Quigley and Clark's--long--book contains three mentions of Adolf Hitler: a passing reference to the "Hitler incident", a half-page narrative of Hitler's unsuccessful 1923 attempt to take over the Bavarian provincial government via a coup, and a classification of Hitler as one of the leaders of:
...secret societies in morality and mentality far more akin to the worst traditions of medievalism than to those of the twentieth century...
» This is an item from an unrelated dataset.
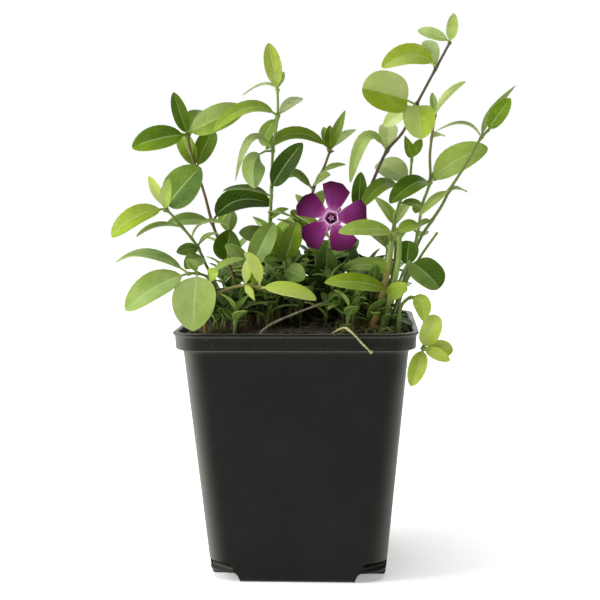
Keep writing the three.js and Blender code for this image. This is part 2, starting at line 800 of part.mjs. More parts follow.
const FLOWER_CENTRE = [13, -22, 136];
const FLOWER_FACES = [0, -1, 0.12];
const PETALS = 5;
const PETAL_FIRST_TURN = 80;
const TUBE_LENGTH = 10;
const TUBE_SIDES = 15;
const CUP_LENGTH = 1.2;
const CUP_SIDES = 10;
const SEPAL_LENGTH = 5;
const SEPAL_WIDTH = 1.4;
const ANTHER_RADIUS = 0.45;
const ANTHER_RING = 0.75;

// Distance from the eye and half width of a petal, from claw to end

const PETAL_OUTLINE = [[2.6, 1.3], [5, 2.2], [7.5, 3.6], [10, 4.8], [12.2, 5.3], [13.4, 4.2]];
const PETAL_BROADEST = 12;
const PETAL_SKEW = 0.12;
const PETAL_TWIST = 0.1;
const PETAL_DISH = 0.008;
const PETAL_SET_BACK = 0.5;
const PETAL_END_ROUND = 0.7;

function flowerFrame() {
  const out = vec(FLOWER_FACES).normalize();
  const right = new THREE.Vector3(1, 0, 0);
  const up = out.clone().cross(right);
  return new THREE.Matrix4().makeBasis(right, up, out).setPosition(vec(FLOWER_CENTRE));
}

function latheSolid(profile, segments) {
  const geometry = new THREE.LatheGeometry(profile.map(([r, z]) => new THREE.Vector2(r, z)), segments);
  geometry.rotateX(Math.PI / 2);
  return solidOf(mergedFacingOut(geometry));
}

function petalSolid(turn) {
  const grid = PETAL_OUTLINE.map(([reach, half]) => [-1, -0.4, 0.4, 1].map((share) => {
    const across = share * half;
    const rounded = reach > PETAL_BROADEST ? PETAL_END_ROUND * share ** 2 : 0;
    const along = reach + PETAL_SKEW * across - rounded;
    const height = PETAL_TWIST * across + PETAL_DISH * reach ** 2 - PETAL_SET_BACK;
    return new THREE.Vector3(along, across, height);
  }));
  const out = new THREE.Vector3(0, 0, 1);
  const geometry = sheet(grid, grid.map((row) => row.map(() => out)), PETAL_THICK);
  geometry.rotateZ(turn);
  return solidOf(geometry);
}

function corollaSolid() {
  const tube = latheSolid([
    [0, -TUBE_LENGTH], [1.1, -TUBE_LENGTH], [1.3, -5], [2.1, -2.2], [4.2, -0.8], [4.2, 0.1], [3.2, 0.35],
    [1.9, -1.2], [1.4, -3.5], [0, -3.8],
  ], TUBE_SIDES);
  const petals = [];
  for (let k = 0; k < PETALS; k += 1) {
    petals.push(petalSolid(THREE.MathUtils.degToRad(PETAL_FIRST_TURN + k * 360 / PETALS)));
  }
  return joined([tube, ...petals]).transform(flowerFrame().toArray());
}

// Style with five small anthers folded over it, in the throat

function eyeSolid() {
  const style = latheSolid([[0, -3.45], [0.6, -3.4], [0.6, -1.5], [0.8, -1], [0.5, -0.4], [0, -0.3]], 8);
  const anthers = [];
  for (let k = 0; k < PETALS; k += 1) {
    const turn = (k + 0.5) / PETALS * Math.PI * 2;
    const anther = new THREE.SphereGeometry(ANTHER_RADIUS, 5, 3);
    anther.translate(ANTHER_RING * Math.cos(turn), ANTHER_RING * Math.sin(turn), -0.85);
    anthers.push(solidOf(anther));
  }
  return joined([style, ...anthers]).transform(flowerFrame().toArray());
}

// Calyx: a small cup round the end of the tube, with five narrow sepals

function calyxSolid() {
  const back = -TUBE_LENGTH - GAP;
  const cup = latheSolid([
    [0, back - CUP_LENGTH], [1, back - CUP_LENGTH], [2.1, back], [2.2, back + 1.4], [1.6, back + 1.4],
    [1.5, back], [0, back],
  ], CUP_SIDES);
  const sepals = [];
  for (let k = 0; k < PETALS; k += 1) {
    const turn = (k + 0.25) / PETALS * Math.PI * 2;
    const at = (r, z) => [r * Math.cos(turn), r * Math.sin(turn), z];
    const outwards = at(1, 0);
    const sepal = leaf(0, at(3.4, back + 1 + SEPAL_LENGTH), SEPAL_WIDTH, outwards, { outline: PLAIN });
    sepals.push(leafSolid(vec(at(1.85, back + 1)), sepal));
  }
  return joined([cup, ...sepals]).transform(flowerFrame().toArray());
}

// The whole plant in its pot

const leafyShoots = [...SHOOTS, ...farShoots, ...frontSprouts, ...DEAD_STALKS];
const group = new THREE.Group();
group.add(meshOf('pot', makePot(), BLACK_PLASTIC, 0.45));
group.add(meshOf('soil', makeSoil(leafyShoots.map((shoot) => shoot.root)), COMPOST, 0.95));
for (const shoot of leafyShoots) {
  const solid = shootSolid(shoot);
  const grown = shoot.name === 'flowering_shoot' ? solid.add(calyxSolid()) : solid;
  group.add(meshOf(shoot.name, grown, shoot.colour));
}
group.add(meshOf('flower_corolla', corollaSolid(), PETAL_PURPLE));
group.add(meshOf('flower_eye', eyeSolid(), EYE_MAROON));

export default group;
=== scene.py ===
# %% [markdown]
# # A lesser periwinkle in its nursery pot
#
# A young creeping plant with leathery leaves in pairs, thin wiry stems and one purple flower, in a square
# black plastic pot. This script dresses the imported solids: it takes each one's place and size, and builds a
# finer piece there, with veins, crumbs, scuffs and procedural colour. Run the cells from top to bottom.

# %% Load the solids
import math
import random

import bmesh
import bpy
import numpy as np
from mathutils import Matrix, Vector, noise


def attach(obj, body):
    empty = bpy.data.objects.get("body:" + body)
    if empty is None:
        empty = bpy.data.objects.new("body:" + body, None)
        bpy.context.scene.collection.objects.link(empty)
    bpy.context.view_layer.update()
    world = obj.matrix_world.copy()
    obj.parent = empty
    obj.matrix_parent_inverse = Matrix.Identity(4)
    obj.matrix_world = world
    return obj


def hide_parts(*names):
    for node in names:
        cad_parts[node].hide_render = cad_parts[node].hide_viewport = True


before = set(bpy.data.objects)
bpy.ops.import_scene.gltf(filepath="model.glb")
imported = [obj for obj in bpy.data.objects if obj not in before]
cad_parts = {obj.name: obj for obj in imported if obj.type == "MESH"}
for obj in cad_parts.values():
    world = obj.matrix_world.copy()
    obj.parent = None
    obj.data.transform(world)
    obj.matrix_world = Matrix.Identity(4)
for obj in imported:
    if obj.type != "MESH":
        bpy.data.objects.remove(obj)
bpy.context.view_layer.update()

# %% [markdown]
# ## Sizes
#
# Blender works in metres, but a plant is easier to think of in millimetres. Every size below is in
# millimetres, and a mesh is scaled once, when its piece is made. The names and numbers match the solids.
# The last four names are directions, for the way that the upper face of a leaf looks.

# %% Sizes of the pot, the soil and the plant
MM = 0.001
POT_HEIGHT = 95
FOOT_HALF = 33
BODY_HALF = 42.2
COLLAR_HALF = 44.2
LIP_HALF = 45.2
COLLAR_HEIGHT = 6.4
BODY_CORNER = 9
COLLAR_CORNER = BODY_CORNER + 1.6
WALL = 1.3
CORNER_RISE = 3.6
WINDOW_TOP = 7.6
FOOT_ARM_HALF = 22.5
SOIL_EDGE = 92
SOIL_RISE = 3.4
SOIL_BUMP = 0.7
ROOT_DEPTH = 9
STEM_RADIUS = 0.7
LEDGE = POT_HEIGHT - COLLAR_HEIGHT
FRONT = (0, -1, 0.3)
TILTED = (0, -1, 1)
UP = (0, -0.3, 1)
BACK = (0, 1, 0.3)
print("pot", 2 * LIP_HALF, "mm across the lip and", POT_HEIGHT, "mm tall")

# %% [markdown]
# ## The camera
#
# The photograph was taken from about half a metre away, a little above the rim of the pot, with the pot
# turned three degrees. A camera's own axes are easiest to give as a matrix: where right, up and back point.

# %% Camera
CAMERA_DISTANCE = 500
CAMERA_HEIGHT = 150
CAMERA_TURN = math.radians(3)
CAMERA_PITCH = math.radians(5.35)
CAMERA_ROLL = math.radians(-0.37)
LENS = 76.74


def make_camera():
    data = bpy.data.cameras.new("camera")
    data.lens = LENS
    data.sensor_width = 36
    data.clip_start = 0.02
    camera = bpy.data.objects.new("camera", data)
    place = Vector((math.sin(CAMERA_TURN), -math.cos(CAMERA_TURN), 0)) * CAMERA_DISTANCE
    place.z = CAMERA_HEIGHT
    tilt = Matrix.Rotation(math.pi / 2 - CAMERA_PITCH, 4, "X")
    turned = Matrix.Rotation(CAMERA_TURN, 4, "Z") @ tilt @ Matrix.Rotation(CAMERA_ROLL, 4, "Z")
    camera.matrix_world = Matrix.Translation(place * MM) @ turned
    bpy.context.scene.collection.objects.link(camera)
    bpy.context.scene.camera = camera
    return camera


camera = make_camera()
print("camera at", [round(v, 3) for v in camera.matrix_world.translation])

# %% [markdown]
# ## Helpers for meshes
#
# A leafy shoot is a stem and up to thirteen leaves in one mesh. `Gather` collects such parts: points, faces,
# which finish each face has, and a few numbers painted on the points, such as how far a point is from the
# rib of its leaf. Materials read these numbers later, so one leaf material serves every leaf.

# %% Gathering parts into one mesh
PAINTED = ("across", "along", "light", "bloom", "age", "warm")


class Gather:
    """Points, faces and painted numbers of one piece."""

    def __init__(self):
        self.points = []
        self.faces = []
        self.finish = []
        self.painted = {name: [] for name in PAINTED}

    def add(self, points, faces, finish=0, **painted):
        first = len(self.points)
        self.points.extend(tuple(p) for p in points)
        self.faces.extend(tuple(first + i for i in face) for face in faces)
        self.finish.extend(finish if isinstance(finish, list) else [finish] * len(faces))
        for name, values in self.painted.items():
            given = painted.get(name, 0.0)
            values.extend(given if hasattr(given, "__len__") else [given] * len(points))


def make_piece(name, gathered, materials, sharp=40, stage=False):
    """Turns what was gathered into an object in metres that rides on the part's one body."""
    mesh = bpy.data.meshes.new(name)
    mesh.from_pydata([tuple(v * MM for v in p) for p in gathered.points], [], gathered.faces)
    mesh.polygons.foreach_set("material_index", gathered.finish)
    for painted, values in gathered.painted.items():
        if any(values):
            attribute = mesh.attributes.new(painted, "FLOAT", "POINT")
            attribute.data.foreach_set("value", values)
    for material in materials:
        mesh.materials.append(material)
    smooth_below(mesh, sharp)
    piece = bpy.data.objects.new(name, mesh)
    bpy.context.scene.collection.objects.link(piece)
    if stage:
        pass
    else:
        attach(piece, "root")
    return piece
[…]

Writing in 1928, five years before Hitler was to take power and destroy the German Republic, and Adolf Hitler is simply not a big deal to two people writing a political and economic survey of Germany. Were Quigley and Clark obtuse? Not at all. Hitler was an unimportant part of the political fringe in Germany in 1928. In May 1928 Germany held elections for its legislature, the Reichstag. The Nazis won 2.6% of the vote: they were part of a fringe of small parties with more-or-less impractical and nutty programs that together drew off some twelve percent of the vote from the established parties on the right-left spectrum.